To be done —
Restate the entries below verbatim.
--- Begin Information given ---
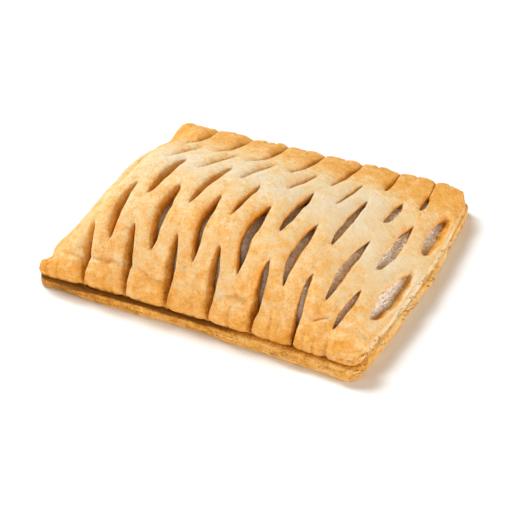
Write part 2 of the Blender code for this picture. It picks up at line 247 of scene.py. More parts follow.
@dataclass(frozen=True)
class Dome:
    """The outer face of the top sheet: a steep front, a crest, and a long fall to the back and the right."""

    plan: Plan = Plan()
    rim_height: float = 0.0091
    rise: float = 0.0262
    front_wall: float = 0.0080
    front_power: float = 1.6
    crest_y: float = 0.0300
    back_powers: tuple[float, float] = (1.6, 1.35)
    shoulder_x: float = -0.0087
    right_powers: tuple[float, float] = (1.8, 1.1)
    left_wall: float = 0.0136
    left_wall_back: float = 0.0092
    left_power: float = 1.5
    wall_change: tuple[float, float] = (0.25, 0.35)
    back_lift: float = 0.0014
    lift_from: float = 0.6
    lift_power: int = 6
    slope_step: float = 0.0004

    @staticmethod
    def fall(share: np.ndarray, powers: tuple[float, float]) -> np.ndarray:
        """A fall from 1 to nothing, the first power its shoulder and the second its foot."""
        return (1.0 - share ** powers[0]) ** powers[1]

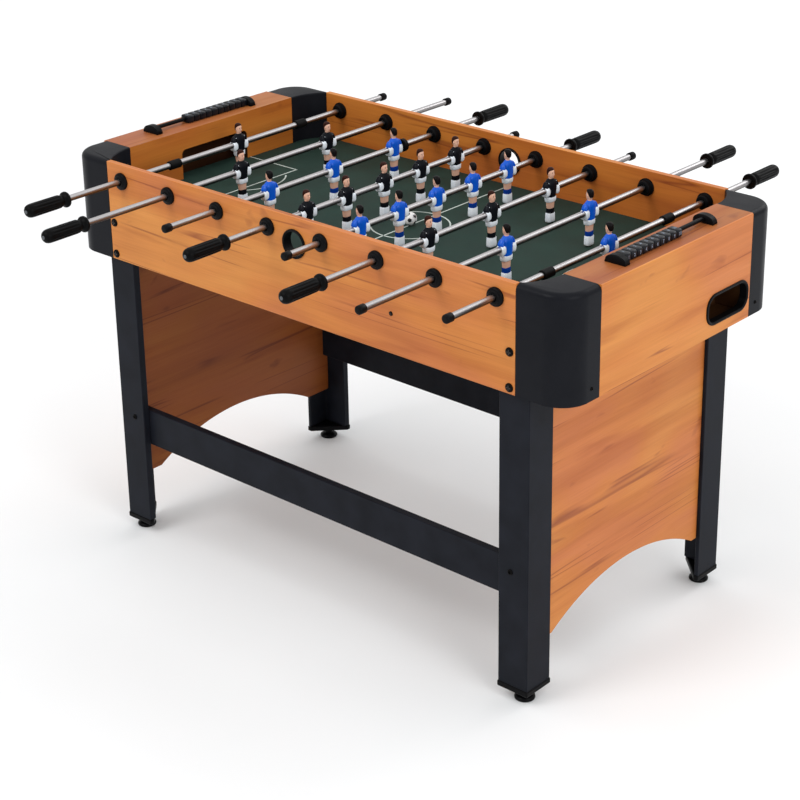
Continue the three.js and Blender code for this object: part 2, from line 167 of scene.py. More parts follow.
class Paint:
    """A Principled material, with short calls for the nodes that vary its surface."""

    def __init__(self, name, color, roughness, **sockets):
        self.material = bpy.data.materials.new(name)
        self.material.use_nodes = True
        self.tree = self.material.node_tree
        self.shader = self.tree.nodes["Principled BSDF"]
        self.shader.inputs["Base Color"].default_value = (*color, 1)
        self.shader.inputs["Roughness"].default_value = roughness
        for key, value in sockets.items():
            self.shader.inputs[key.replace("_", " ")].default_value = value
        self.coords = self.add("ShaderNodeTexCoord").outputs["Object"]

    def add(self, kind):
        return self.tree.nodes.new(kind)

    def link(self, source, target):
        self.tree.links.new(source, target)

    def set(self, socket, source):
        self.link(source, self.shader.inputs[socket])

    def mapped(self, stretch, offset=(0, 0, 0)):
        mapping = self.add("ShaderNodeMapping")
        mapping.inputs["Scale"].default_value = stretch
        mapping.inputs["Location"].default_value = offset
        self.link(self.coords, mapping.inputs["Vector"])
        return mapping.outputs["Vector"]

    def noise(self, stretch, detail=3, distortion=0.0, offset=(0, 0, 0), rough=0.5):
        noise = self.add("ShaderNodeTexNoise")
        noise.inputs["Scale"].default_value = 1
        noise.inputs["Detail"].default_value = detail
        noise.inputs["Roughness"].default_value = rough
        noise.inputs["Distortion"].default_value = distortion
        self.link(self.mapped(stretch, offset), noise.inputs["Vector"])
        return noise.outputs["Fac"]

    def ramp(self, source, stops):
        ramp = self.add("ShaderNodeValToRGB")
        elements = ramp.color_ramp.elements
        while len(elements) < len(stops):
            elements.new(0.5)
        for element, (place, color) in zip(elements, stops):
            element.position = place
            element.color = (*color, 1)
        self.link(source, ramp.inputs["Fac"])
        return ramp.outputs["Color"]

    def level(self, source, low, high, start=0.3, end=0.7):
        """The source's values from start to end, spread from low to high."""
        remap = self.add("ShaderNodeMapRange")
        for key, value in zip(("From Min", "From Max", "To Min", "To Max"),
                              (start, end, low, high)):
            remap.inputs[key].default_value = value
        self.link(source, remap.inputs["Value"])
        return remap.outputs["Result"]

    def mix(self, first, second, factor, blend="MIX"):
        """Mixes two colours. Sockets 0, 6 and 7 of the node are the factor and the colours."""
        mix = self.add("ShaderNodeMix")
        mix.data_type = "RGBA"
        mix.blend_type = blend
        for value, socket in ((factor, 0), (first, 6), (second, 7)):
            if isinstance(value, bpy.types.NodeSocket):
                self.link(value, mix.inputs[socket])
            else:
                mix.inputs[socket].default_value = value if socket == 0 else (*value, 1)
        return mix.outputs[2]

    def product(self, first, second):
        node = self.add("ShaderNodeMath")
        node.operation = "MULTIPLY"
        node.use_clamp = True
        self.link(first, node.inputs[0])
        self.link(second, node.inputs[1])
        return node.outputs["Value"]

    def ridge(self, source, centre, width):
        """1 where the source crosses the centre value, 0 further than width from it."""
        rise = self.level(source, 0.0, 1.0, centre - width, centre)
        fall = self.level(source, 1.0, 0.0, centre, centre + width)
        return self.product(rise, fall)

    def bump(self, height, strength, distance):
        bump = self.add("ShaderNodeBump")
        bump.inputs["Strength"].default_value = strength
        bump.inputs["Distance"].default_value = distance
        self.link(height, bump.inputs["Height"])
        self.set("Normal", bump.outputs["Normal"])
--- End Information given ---
Exercise answer —
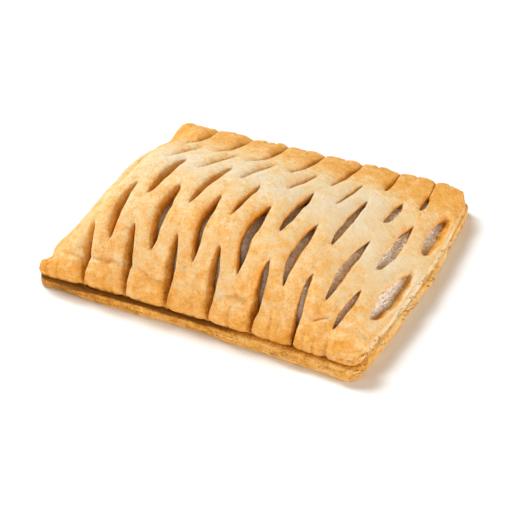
Write part 2 of the Blender code for this picture. It picks up at line 247 of scene.py. More parts follow.
@dataclass(frozen=True)
class Dome:
    """The outer face of the top sheet: a steep front, a crest, and a long fall to the back and the right."""

    plan: Plan = Plan()
    rim_height: float = 0.0091
    rise: float = 0.0262
    front_wall: float = 0.0080
    front_power: float = 1.6
    crest_y: float = 0.0300
    back_powers: tuple[float, float] = (1.6, 1.35)
    shoulder_x: float = -0.0087
    right_powers: tuple[float, float] = (1.8, 1.1)
    left_wall: float = 0.0136
    left_wall_back: float = 0.0092
    left_power: float = 1.5
    wall_change: tuple[float, float] = (0.25, 0.35)
    back_lift: float = 0.0014
    lift_from: float = 0.6
    lift_power: int = 6
    slope_step: float = 0.0004

    @staticmethod
    def fall(share: np.ndarray, powers: tuple[float, float]) -> np.ndarray:
        """A fall from 1 to nothing, the first power its shoulder and the second its foot."""
        return (1.0 - share ** powers[0]) ** powers[1]

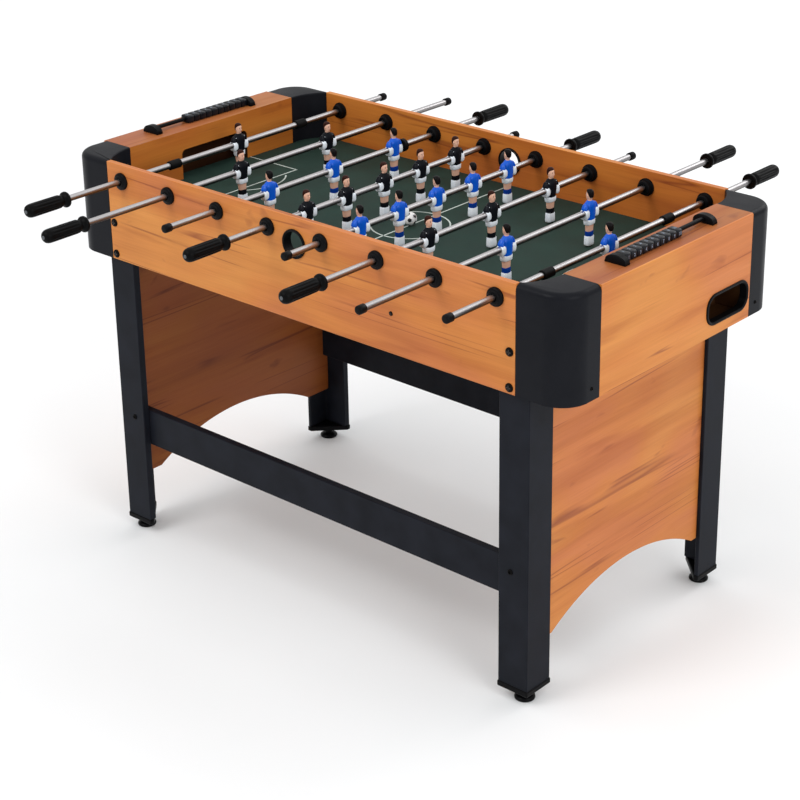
Continue the three.js and Blender code for this object: part 2, from line 167 of scene.py. More parts follow.
class Paint:
    """A Principled material, with short calls for the nodes that vary its surface."""

    def __init__(self, name, color, roughness, **sockets):
        self.material = bpy.data.materials.new(name)
        self.material.use_nodes = True
        self.tree = self.material.node_tree
        self.shader = self.tree.nodes["Principled BSDF"]
        self.shader.inputs["Base Color"].default_value = (*color, 1)
        self.shader.inputs["Roughness"].default_value = roughness
        for key, value in sockets.items():
            self.shader.inputs[key.replace("_", " ")].default_value = value
        self.coords = self.add("ShaderNodeTexCoord").outputs["Object"]

    def add(self, kind):
        return self.tree.nodes.new(kind)

    def link(self, source, target):
        self.tree.links.new(source, target)

    def set(self, socket, source):
        self.link(source, self.shader.inputs[socket])

    def mapped(self, stretch, offset=(0, 0, 0)):
        mapping = self.add("ShaderNodeMapping")
        mapping.inputs["Scale"].default_value = stretch
        mapping.inputs["Location"].default_value = offset
        self.link(self.coords, mapping.inputs["Vector"])
        return mapping.outputs["Vector"]

    def noise(self, stretch, detail=3, distortion=0.0, offset=(0, 0, 0), rough=0.5):
        noise = self.add("ShaderNodeTexNoise")
        noise.inputs["Scale"].default_value = 1
        noise.inputs["Detail"].default_value = detail
        noise.inputs["Roughness"].default_value = rough
        noise.inputs["Distortion"].default_value = distortion
        self.link(self.mapped(stretch, offset), noise.inputs["Vector"])
        return noise.outputs["Fac"]

    def ramp(self, source, stops):
        ramp = self.add("ShaderNodeValToRGB")
        elements = ramp.color_ramp.elements
        while len(elements) < len(stops):
            elements.new(0.5)
        for element, (place, color) in zip(elements, stops):
            element.position = place
            element.color = (*color, 1)
        self.link(source, ramp.inputs["Fac"])
        return ramp.outputs["Color"]

    def level(self, source, low, high, start=0.3, end=0.7):
        """The source's values from start to end, spread from low to high."""
        remap = self.add("ShaderNodeMapRange")
        for key, value in zip(("From Min", "From Max", "To Min", "To Max"),
                              (start, end, low, high)):
            remap.inputs[key].default_value = value
        self.link(source, remap.inputs["Value"])
        return remap.outputs["Result"]

    def mix(self, first, second, factor, blend="MIX"):
        """Mixes two colours. Sockets 0, 6 and 7 of the node are the factor and the colours."""
        mix = self.add("ShaderNodeMix")
        mix.data_type = "RGBA"
        mix.blend_type = blend
        for value, socket in ((factor, 0), (first, 6), (second, 7)):
            if isinstance(value, bpy.types.NodeSocket):
                self.link(value, mix.inputs[socket])
            else:
                mix.inputs[socket].default_value = value if socket == 0 else (*value, 1)
        return mix.outputs[2]

    def product(self, first, second):
        node = self.add("ShaderNodeMath")
        node.operation = "MULTIPLY"
        node.use_clamp = True
        self.link(first, node.inputs[0])
        self.link(second, node.inputs[1])
        return node.outputs["Value"]

    def ridge(self, source, centre, width):
        """1 where the source crosses the centre value, 0 further than width from it."""
        rise = self.level(source, 0.0, 1.0, centre - width, centre)
        fall = self.level(source, 1.0, 0.0, centre, centre + width)
        return self.product(rise, fall)

    def bump(self, height, strength, distance):
        bump = self.add("ShaderNodeBump")
        bump.inputs["Strength"].default_value = strength
        bump.inputs["Distance"].default_value = distance
        self.link(height, bump.inputs["Height"])
        self.set("Normal", bump.outputs["Normal"])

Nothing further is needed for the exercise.